Consumer Reports' Money Editors advise asking for a no-commitment trial. Many gyms offer day passes to try out their facilities. And if you have friends or family interested in signing up with you, gyms may offer you a lower monthly rate for a group.

Are you are looking for a gym to work out with a personal trainer, or do you want a gym where you can work out on your own?

When you find the perfect gym for you, you can negotiate a better price. Speak with a salesperson or manager to see whether he or she can give you a free month or eliminate the registration fee, especially if you sign a contract. And there could be a significant discount when you sign a contract.

The incentive to sign a contract is that you’ll save money. For example, if you sign up for 12 months at some gyms, you can save 40 to 50 percent compared with someone who is paying monthly. Just check your state laws about gym membership contracts. Some states have limits on how long those contracts can be. Lifetime memberships should always be avoided. If the gym suddenly goes out of business, you're up a creek.

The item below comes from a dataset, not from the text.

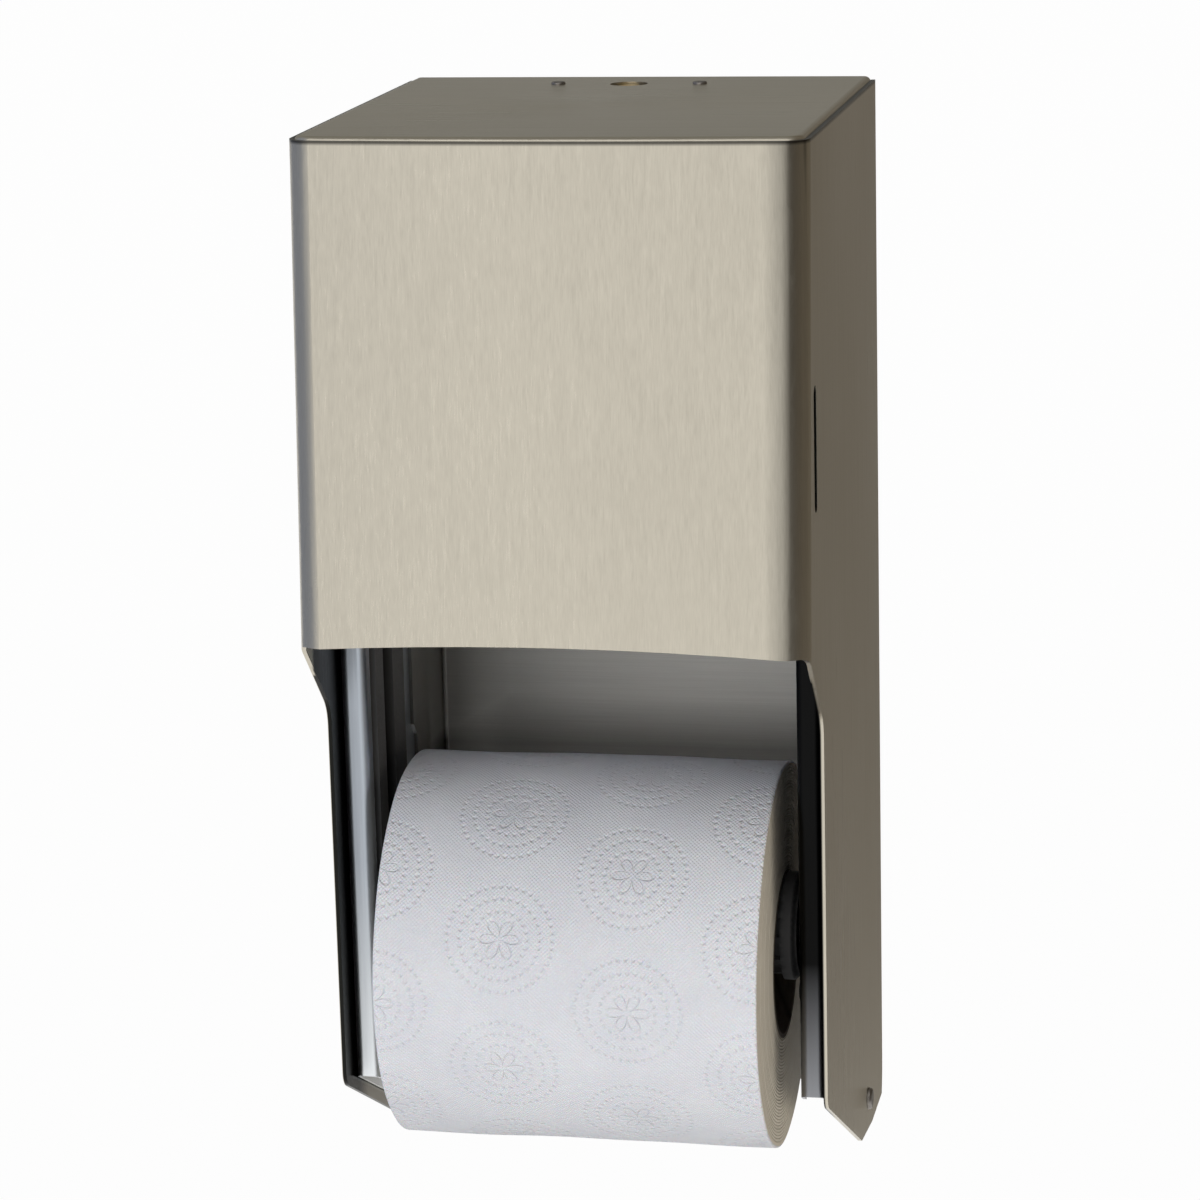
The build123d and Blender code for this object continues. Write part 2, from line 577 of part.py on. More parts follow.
def make_right_side_plate():
    """Side plate on the outside of the ear, with a front flange and its short return."""
    outside = SIDE_PLATE_OUTSIDE
    flange_inside = outside - FRONT_FLANGE_WIDTH
    front = -SIDE_PLATE_DEPTH
    channel_depth = FLANGE_RETURN + PLATE_SHEET
    blank = Pos((outside + flange_inside) / 2, (front - SIDE_PLATE_REAR) / 2) * Rectangle(
        FRONT_FLANGE_WIDTH, SIDE_PLATE_DEPTH - SIDE_PLATE_REAR
    )
    blank = fillet(blank.vertices().sort_by(Axis.Y)[:2], PLATE_BEND)
    inner_width = FRONT_FLANGE_WIDTH - 2 * PLATE_SHEET
    hollow = Pos((outside + flange_inside) / 2, front + PLATE_SHEET + CASE_DEPTH / 2) * Rectangle(
        inner_width, CASE_DEPTH
    )
    hollow = fillet(hollow.vertices().sort_by(Axis.Y)[:2], PLATE_BEND - PLATE_SHEET)
    behind = Pos(flange_inside, front + channel_depth + CASE_DEPTH / 2) * Rectangle(
        2 * (FRONT_FLANGE_WIDTH - PLATE_SHEET), CASE_DEPTH
    )
    plate = extrude(blank - hollow - behind, amount=SIDE_PLATE_TOP)
    outline = make_face(
        Polyline(
            (SIDE_PLATE_REAR, SIDE_PLATE_FOOT),
            (SIDE_PLATE_REAR, SIDE_PLATE_TOP),
            (SIDE_PLATE_DEPTH, SIDE_PLATE_TOP),
            (SIDE_PLATE_DEPTH, SIDE_PLATE_FRONT_FOOT),
            (SIDE_PLATE_HEEL_DEPTH, SIDE_PLATE_HEEL_HEIGHT),
            (TOE_DEPTH, SIDE_PLATE_FOOT),
            close=True,
        )
    )
    plate &= side_slab(outline, flange_inside, outside)
    for height in side_rivet_heights():
        plate -= cross_cylinder(RIVET_RADIUS, EAR_OUTSIDE, outside, SIDE_RIVET_DEPTH, height)
    for depth, height in rail_rivet_places():
        plate -= cross_cylinder(RIVET_RADIUS, EAR_OUTSIDE, outside, depth, height)
    return plate - cross_cylinder(HINGE_PIN_RADIUS, EAR_OUTSIDE, outside, HINGE_DEPTH, HINGE_HEIGHT)


def make_right_guide_rail():
    """Moulded rail with the groove that a spindle stub drops down, and a tunnel for the slide."""
    width = RAIL_FRONT_DEPTH - RAIL_REAR_DEPTH
    height = RAIL_TOP_HEIGHT - RAIL_FOOT_HEIGHT
    body = Pos(RAIL_REAR_DEPTH + width / 2, RAIL_FOOT_HEIGHT + height / 2) * RectangleRounded(
        width, height, RAIL_CORNER
    )
    rail = side_slab(body, RAIL_INSIDE, EAR_OUTSIDE)
    groove_height = RAIL_TOP_HEIGHT - LOWER_SPINDLE_HEIGHT
    groove = Pos(SPINDLE_DEPTH, LOWER_SPINDLE_HEIGHT) * Circle(GROOVE_RADIUS)
    groove += Pos(SPINDLE_DEPTH, LOWER_SPINDLE_HEIGHT + groove_height / 2) * Rectangle(
        2 * GROOVE_RADIUS, groove_height
    )
    lead_low = RAIL_TOP_HEIGHT - GROOVE_LEAD_IN
    groove += make_face(
        Polyline(
            (SPINDLE_DEPTH - GROOVE_RADIUS, lead_low),
            (SPINDLE_DEPTH - GROOVE_LEAD_WIDTH, RAIL_TOP_HEIGHT),
            (SPINDLE_DEPTH + GROOVE_LEAD_WIDTH, RAIL_TOP_HEIGHT),
            (SPINDLE_DEPTH + GROOVE_RADIUS, lead_low),
            close=True,
        )
    )
    rail -= side_slab(groove, RAIL_INSIDE, GROOVE_FLOOR)
    tunnel_length = GROOVE_REAR - RAIL_REAR_DEPTH
    tunnel = Pos(RAIL_REAR_DEPTH + tunnel_length / 2, SLIDE_TOP - SLIDE_HEIGHT / 2) * Rectangle(
        tunnel_length, SLIDE_HEIGHT + 2 * SLIDE_CLEARANCE
    )
    rail -= side_slab(
        tunnel, SLIDE_INSIDE - SLIDE_CLEARANCE, SLIDE_INSIDE + SLIDE_THICKNESS + SLIDE_CLEARANCE
    )
    for depth, z in rail_rivet_places():
        rail -= cross_cylinder(RIVET_RADIUS, RAIL_INSIDE, EAR_OUTSIDE, depth, z)
    return rail


def make_right_reserve_slide():
    """Sliding catch: its nose stands under the reserve stub, and its tab is behind the rail."""
    low = SLIDE_TOP - SLIDE_HEIGHT
    nose = GROOVE_REAR + SLIDE_NOSE_REACH
    tab_front = RAIL_REAR_DEPTH - SLIDE_TAB_GAP
    tab_rear = tab_front - SLIDE_TAB_LENGTH
    bar = make_face(
        Polyline(
            (tab_rear, low),
            (tab_rear, SLIDE_TOP),
            (nose, SLIDE_TOP),
            (nose, low + SLIDE_NOSE_CHAMFER),
            (nose - SLIDE_NOSE_CHAMFER, low),
            close=True,
        )
    )
    tab = Pos((tab_front + tab_rear) / 2, low + SLIDE_HEIGHT / 2) * RectangleRounded(
        SLIDE_TAB_LENGTH, SLIDE_TAB_HEIGHT, SLIDE_TAB_CORNER
    )
    return side_slab(bar + tab, SLIDE_INSIDE, SLIDE_INSIDE + SLIDE_THICKNESS)


def make_cross_rivet(inner, outer, depth, height, inner_head, outer_head):
    """Rivet along X with a low domed head at either end, or flush."""
    rivet = cross_cylinder(RIVET_RADIUS, inner, outer, depth, height)
    if inner_head:
        head = cross_cylinder(RIVET_HEAD_RADIUS, inner - RIVET_HEAD_HEIGHT, inner, depth, height)
        rivet += fillet(head.edges().group_by(Axis.X)[0], RIVET_HEAD_HEIGHT * HEAD_ROUNDING)
    if outer_head:
        head = cross_cylinder(RIVET_HEAD_RADIUS, outer, outer + RIVET_HEAD_HEIGHT, depth, height)
        rivet += fillet(head.edges().group_by(Axis.X)[-1], RIVET_HEAD_HEIGHT * HEAD_ROUNDING)
    return rivet


def make_side_plate_rivets():
    """Rivets between the ears and the side plates, flush outside."""
    rivets = []
    for height in side_rivet_heights():
        rivet = make_cross_rivet(
            EAR_INSIDE, SIDE_PLATE_OUTSIDE, SIDE_RIVET_DEPTH, height, True, False
        )
        rivets += [rivet, mirrored(rivet)]
    return Compound(rivets)


def make_guide_rail_rivets():
    """Rivets that hold the guide rails to the side plates, flush outside."""
    rivets = []
    for depth, height in rail_rivet_places():
        rivet = make_cross_rivet(RAIL_INSIDE, SIDE_PLATE_OUTSIDE, depth, height, True, False)
        rivets += [rivet, mirrored(rivet)]
    return Compound(rivets)


def make_right_hinge_rivet():
    """Shouldered rivet that the cover turns on: head outside, peened tail inside the ear."""
    head_low = HALF_WIDTH + HINGE_END_PLAY
    pin = cross_cylinder(HINGE_PIN_RADIUS, EAR_INSIDE, head_low, HINGE_DEPTH, HINGE_HEIGHT)
    head = cross_cylinder(
        HINGE_HEAD_RADIUS, head_low, head_low + HINGE_HEAD_HEIGHT, HINGE_DEPTH, HINGE_HEIGHT
    )
    head = fillet(head.edges().group_by(Axis.X)[-1], HINGE_HEAD_HEIGHT * HEAD_ROUNDING)
    tail = cross_cylinder(
        HINGE_TAIL_RADIUS, EAR_INSIDE - HINGE_TAIL_HEIGHT, EAR_INSIDE, HINGE_DEPTH, HINGE_HEIGHT
    )
    tail = fillet(tail.edges().group_by(Axis.X)[0], HINGE_TAIL_HEIGHT * HEAD_ROUNDING)
    return pin + head + tail


def make_right_hinge_washer():
    """Plastic washer on the hinge rivet, between the side plate and the cover."""
    thickness = COVER_SIDE_GAP - WASHER_PLAY
    outer = SIDE_PLATE_OUTSIDE + thickness
    washer = cross_cylinder(
        HINGE_WASHER_RADIUS, SIDE_PLATE_OUTSIDE, outer, HINGE_DEPTH, HINGE_HEIGHT
    )
    return washer - cross_cylinder(
        HINGE_PIN_RADIUS, SIDE_PLATE_OUTSIDE, outer, HINGE_DEPTH, HINGE_HEIGHT
    )


def make_spindle_barrel(height):
    """Ribbed hollow barrel of a spindle."""
    section = Circle(BARREL_RADIUS)
    rib_middle = (BARREL_BORE + RIB_OUTSIDE) / 2
    rib = Pos(rib_middle, 0) * Rectangle(RIB_OUTSIDE - BARREL_BORE, BARREL_RIB_WIDTH)
    for i in range(BARREL_RIB_COUNT):
        section += Rot(0, 0, i * 360 / BARREL_RIB_COUNT) * rib
    section &= Circle(RIB_OUTSIDE)
    section -= Circle(BARREL_BORE)
    place = Pos(-BARREL_LENGTH / 2, -SPINDLE_DEPTH, height) * Rot(0, 90, 0)
    return place * extrude(section, amount=BARREL_LENGTH)


def make_right_spindle_end(height):
    """End piece: a plug in the barrel, a chamfered disc with spokes, and the stub for the groove."""
    barrel_end = BARREL_LENGTH / 2
    disc = cross_cylinder(END_DISC_RADIUS, barrel_end, DISC_OUTSIDE, SPINDLE_DEPTH, height)
    disc = chamfer(disc.edges().group_by(Axis.X)[-1], END_DISC_CHAMFER)
    ring = Circle(END_DISC_RADIUS - END_DISC_RIM) - Circle(STUB_RADIUS + STUB_CHAMFER)
    for i in range(END_DISC_SPOKES):
        spoke = Pos(END_DISC_RADIUS / 2, 0) * Rectangle(END_DISC_RADIUS, END_DISC_SPOKE_WIDTH)
        ring -= Rot(0, 0, i * 360 / END_DISC_SPOKES) * spoke
    pockets = Pos(DISC_OUTSIDE - END_DISC_HOLLOW_DEPTH, -SPINDLE_DEPTH, height) * Rot(0, 90, 0)
    disc -= pockets * extrude(ring, amount=END_DISC_HOLLOW_DEPTH)
    plug = cross_cylinder(BARREL_BORE, barrel_end - END_PLUG_LENGTH, barrel_end, SPINDLE_DEPTH, height)
    stub = cross_cylinder(
        STUB_RADIUS, DISC_OUTSIDE, DISC_OUTSIDE + STUB_LENGTH, SPINDLE_DEPTH, height
    )
    stub = chamfer(stub.edges().group_by(Axis.X)[-1], STUB_CHAMFER)
    return disc + plug + stub


def make_roll_core(height):
    """Cardboard core, hanging on the top of its spindle."""
    place = (-ROLL_LENGTH / 2, ROLL_LENGTH / 2, SPINDLE_DEPTH, height - ROLL_DROP)
    return cross_cylinder(CORE_RADIUS + CORE_WALL, *place) - cross_cylinder(CORE_RADIUS, *place)


def make_roll_paper(height):
    """Wound paper round the core."""
    place = (-ROLL_LENGTH / 2, ROLL_LENGTH / 2, SPINDLE_DEPTH, height - ROLL_DROP)
    return cross_cylinder(ROLL_RADIUS, *place) - cross_cylinder(CORE_RADIUS + CORE_WALL, *place)


def make_pieces():
    """Every piece by name."""
    side_plate = make_right_side_plate()
    guide_rail = make_right_guide_rail()
    slide = make_right_reserve_slide()
    hinge_rivet = make_right_hinge_rivet()
    hinge_washer = make_right_hinge_washer()
    pieces = {
        "back_plate": make_back_plate(),
        "right_side_plate": side_plate,
        "left_side_plate": mirrored(side_plate),
        "side_plate_rivets": make_side_plate_rivets(),
        "right_guide_rail": guide_rail,
        "left_guide_rail": mirrored(guide_rail),
        "guide_rail_rivets": make_guide_rail_rivets(),
        "right_reserve_slide": slide,
        "left_reserve_slide": mirrored(slide),
        "lock_strike": make_strike(),
        "strike_rivets": make_strike_rivets(),
        "right_hinge_rivet": hinge_rivet,
        "left_hinge_rivet": mirrored(hinge_rivet),
        "right_hinge_washer": hinge_washer,
        "left_hinge_washer": mirrored(hinge_washer),
        "cover_shell": make_cover_shell(),
        "top_pan": make_top_pan(),
        "lock_bracket": make_lock_bracket(),
        "lock_rivets": make_lock_rivets(),
        "lock_barrel": make_lock_barrel(),
        "lock_cam": make_lock_cam(),
        "cam_screw": make_cam_screw(),
    }
    for name, height in (("lower", LOWER_SPINDLE_HEIGHT), ("reserve", UPPER_SPINDLE_HEIGHT)):
        end = make_right_spindle_end(height)
        pieces[f"{name}_spindle_barrel"] = make_spindle_barrel(height)
        pieces[f"{name}_spindle_right_end"] = end
        pieces[f"{name}_spindle_left_end"] = mirrored(end)
        pieces[f"{name}_roll_core"] = make_roll_core(height)
        pieces[f"{name}_roll_paper"] = make_roll_paper(height)
    return pieces


os.makedirs("parts", exist_ok=True)
for piece_name, piece in make_pieces().items():
    export_step(Pos(0, 0, -ORIGIN_HEIGHT) * piece, f"parts/{piece_name}.step")
print("origin height", ORIGIN_HEIGHT)
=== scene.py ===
import json
import math

import bpy
from mathutils import Matrix, Vector


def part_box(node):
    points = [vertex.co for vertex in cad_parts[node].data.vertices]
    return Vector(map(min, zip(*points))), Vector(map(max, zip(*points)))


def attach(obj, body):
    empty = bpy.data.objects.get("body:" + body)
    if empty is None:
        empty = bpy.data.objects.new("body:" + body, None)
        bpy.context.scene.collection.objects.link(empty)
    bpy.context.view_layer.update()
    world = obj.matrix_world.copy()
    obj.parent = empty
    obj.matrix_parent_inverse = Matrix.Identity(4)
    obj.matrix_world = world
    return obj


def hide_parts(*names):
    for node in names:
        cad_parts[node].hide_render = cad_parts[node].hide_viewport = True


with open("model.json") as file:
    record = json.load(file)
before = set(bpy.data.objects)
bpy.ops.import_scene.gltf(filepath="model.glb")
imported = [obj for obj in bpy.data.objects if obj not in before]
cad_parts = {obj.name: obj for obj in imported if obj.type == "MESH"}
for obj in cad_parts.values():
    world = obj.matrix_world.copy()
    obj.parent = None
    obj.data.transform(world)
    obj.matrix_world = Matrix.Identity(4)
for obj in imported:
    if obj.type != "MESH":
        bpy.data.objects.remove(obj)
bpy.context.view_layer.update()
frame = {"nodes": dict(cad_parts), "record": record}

# Camera: place and far limit in metres, azimuth to the right, elevation and roll in degrees
CAMERA_PLACE = (0.2127, -1.1422, 0.2857)
CAMERA_AZIMUTH = 11.33
CAMERA_ELEVATION = 13.79
CAMERA_ROLL = -1.41
CAMERA_REACH = 100.0

# Lens and sensor in millimetres
CAMERA_LENS = 117.2
SENSOR = 36.0

# Paper roll in metres: the wound outside lies within the plain one, its ends within the plain ends
ROLL_RADIUS = 0.0557
ROLL_INSET = 0.0005
ROLL_HALF_LENGTH = 0.054
END_INSET = 0.0001
CORE_OUTSIDE = 0.0241
EDGE_ROUND = 0.0006
ROLL_SEEDS = (("lower_roll", 0.6), ("reserve_roll", 2.3))

# Points of the roll's mesh
ROLL_STEPS_ROUND = 288
ROLL_STEPS_ALONG = 80
END_RINGS = 34
EDGE_STEPS = 4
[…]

And always read the contract from beginning to end. Look to see whether there are subscription or cancellation fees, and whether you need to give notice months in advance to avoid being charged. And be sure to keep a copy of the contract in case you need to refer to it in the future.

If you have health insurance through your employer, find out whether it offers a discount on gym memberships. Some insurance companies offer hundreds of dollars in reimbursement if you’re a member of a participating gym.